Monday, March 26, 2018

Study blames 'ACLU effect' for spike in Chicago's violence in 2016

The Chicago Tribune reports:
A new study blames Chicago’s sudden spike in gun violence in 2016 on the dramatic drop in street stops by Chicago police that year, but several crime experts quickly discounted its findings, particularly its conclusion that the Laquan McDonald scandal wasn’t a factor.

Chicago’s 58 percent jump in homicides in 2016 has fueled fierce debate about its cause among law enforcement officials, politicians and academics.


The study by two professors from the University of Utah cited the so-called ACLU effect as the most likely explanation for the sharp rise in violence to levels unseen in two decades.
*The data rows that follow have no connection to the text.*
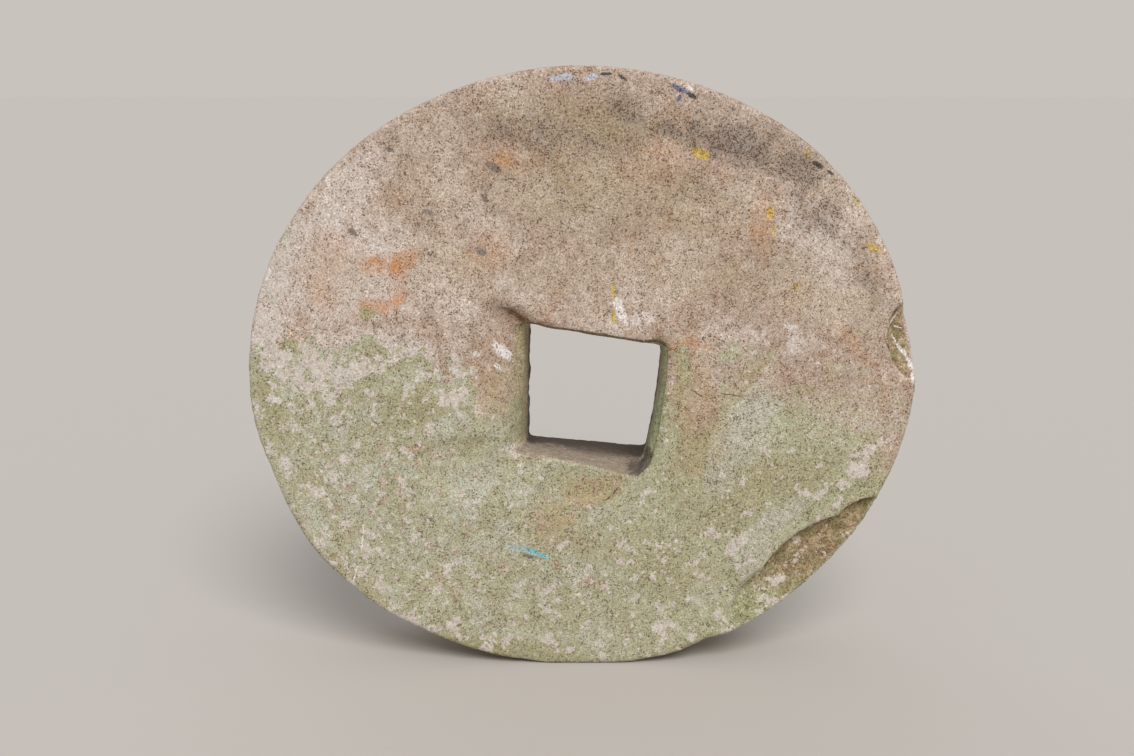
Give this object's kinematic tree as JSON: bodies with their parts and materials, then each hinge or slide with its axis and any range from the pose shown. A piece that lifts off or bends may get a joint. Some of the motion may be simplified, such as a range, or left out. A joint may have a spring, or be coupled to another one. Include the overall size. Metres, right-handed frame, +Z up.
{
  "type": "rotary quern stone",
  "caption": "Flat, slightly oval sandstone quern stone with a squarish eye cut through it, standing on the worn flat of its rim.",
  "frame": {"origin": "on the ground, under the middle of the stone's box, at the worn flat that it stands on", "axes": "+Z up, the front face looks along -Y, +X to the right of the front face"},
  "size_m": [0.3214, 0.057, 0.2929],
  "materials": {
    "sandstone": "matte"
  },
  "bodies": {
    "root": {"quern_stone": "sandstone"}
  },
  "joints": []
}
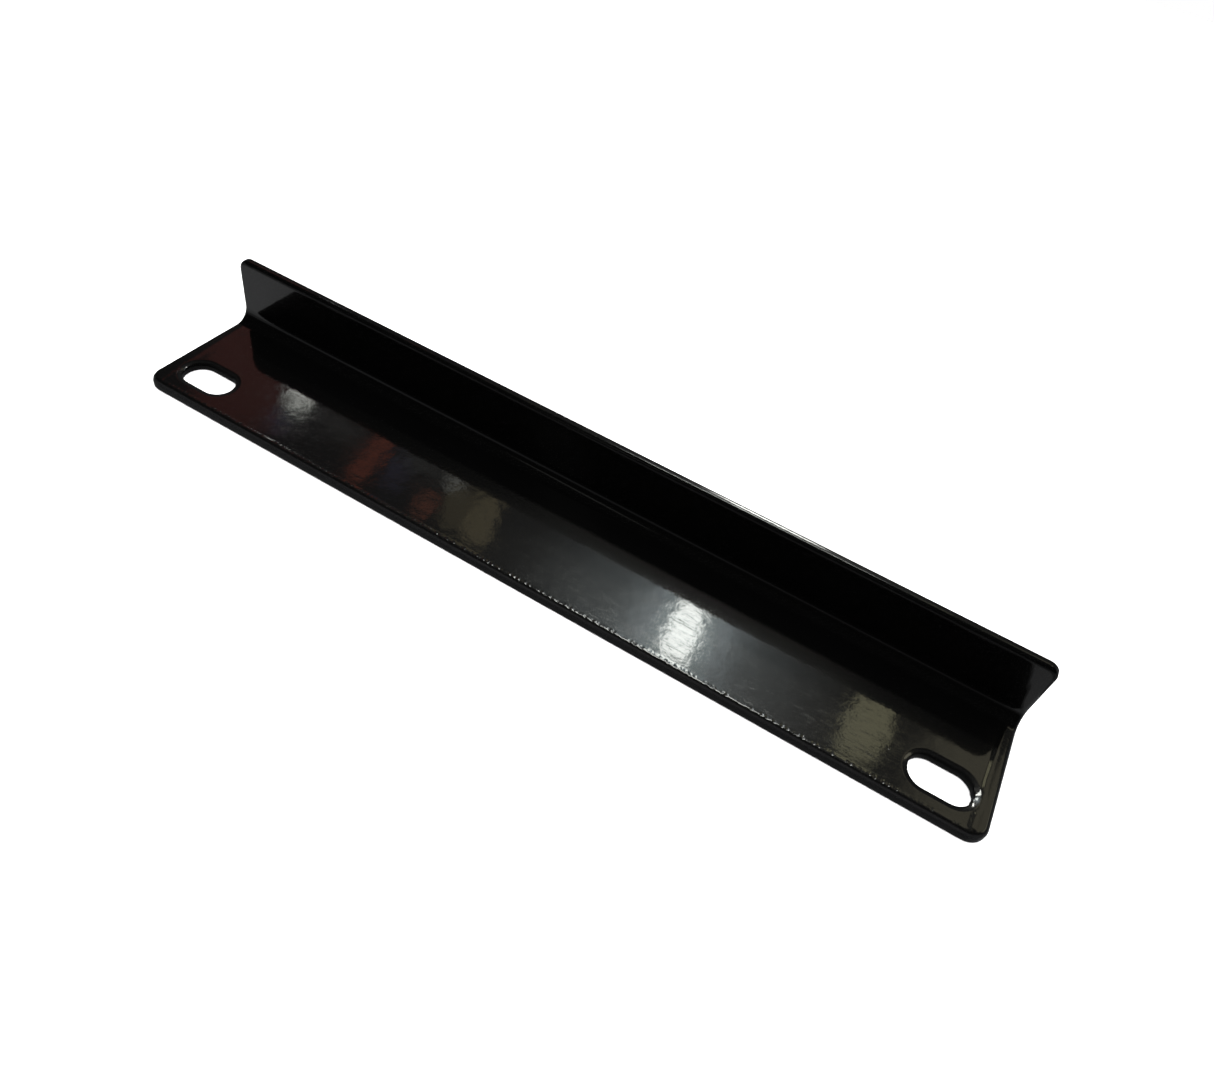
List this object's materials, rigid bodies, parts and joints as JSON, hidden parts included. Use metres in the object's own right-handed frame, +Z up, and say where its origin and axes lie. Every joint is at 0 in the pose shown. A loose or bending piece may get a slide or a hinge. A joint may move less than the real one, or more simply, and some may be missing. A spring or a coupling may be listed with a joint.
{
  "type": "kick plate",
  "caption": "Folded steel angle kick plate with a wide slotted base leg, a short upstand and rounded free corners, finished in thick gloss black.",
  "frame": {"origin": "middle of the plate's length and overall depth, on the underside of the base leg", "axes": "+X along the fold, +Y from the base leg's free edge towards the upstand, +Z up out of the base leg, the way the upstand points"},
  "size_m": [0.3, 0.05, 0.028],
  "materials": {
    "gloss_black_coating": "thick high-gloss black coating over mild steel sheet, with a slight orange peel and fat rounded edges"
  },
  "bodies": {
    "root": {"kick_plate": "gloss_black_coating"}
  },
  "joints": []
}
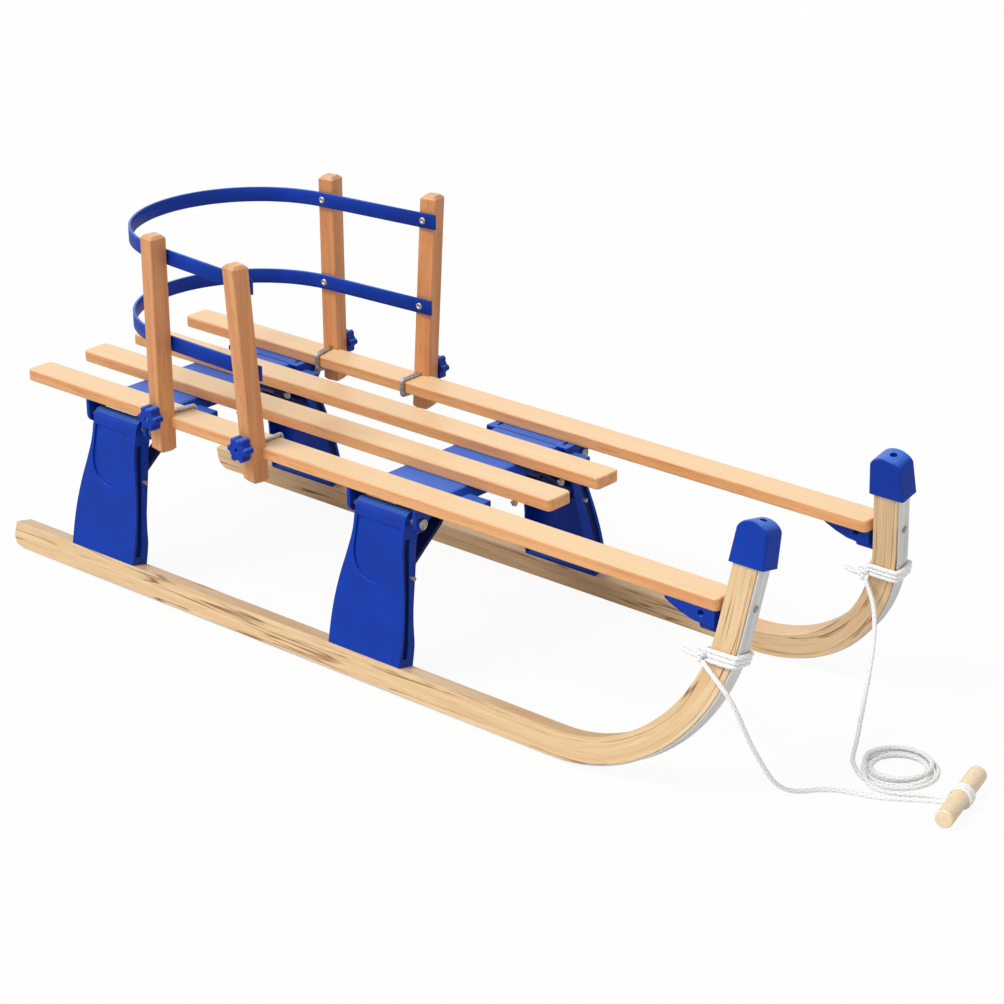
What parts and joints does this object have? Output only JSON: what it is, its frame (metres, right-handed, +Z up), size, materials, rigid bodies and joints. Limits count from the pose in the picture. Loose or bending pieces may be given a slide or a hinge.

Beginning in 2016, Chicago police officers had to more thoroughly document every street stop as part of a landmark agreement between the Police Department and the American Civil Liberties Union of Illinois to try to curb racial profiling and other unconstitutional practices. As a result, street stops plummeted, to about 100,000 for all of 2016, an 82 percent drop from about 600,000 in 2015, department records show.

Using what it called “empirical research tools,” the 98-page paper, which has not yet been published, calculated that the far fewer street stops led to nearly 240 additional killings in 2016 alone.
Chicago voters: we like strict gun control laws with police officers that make less arrests.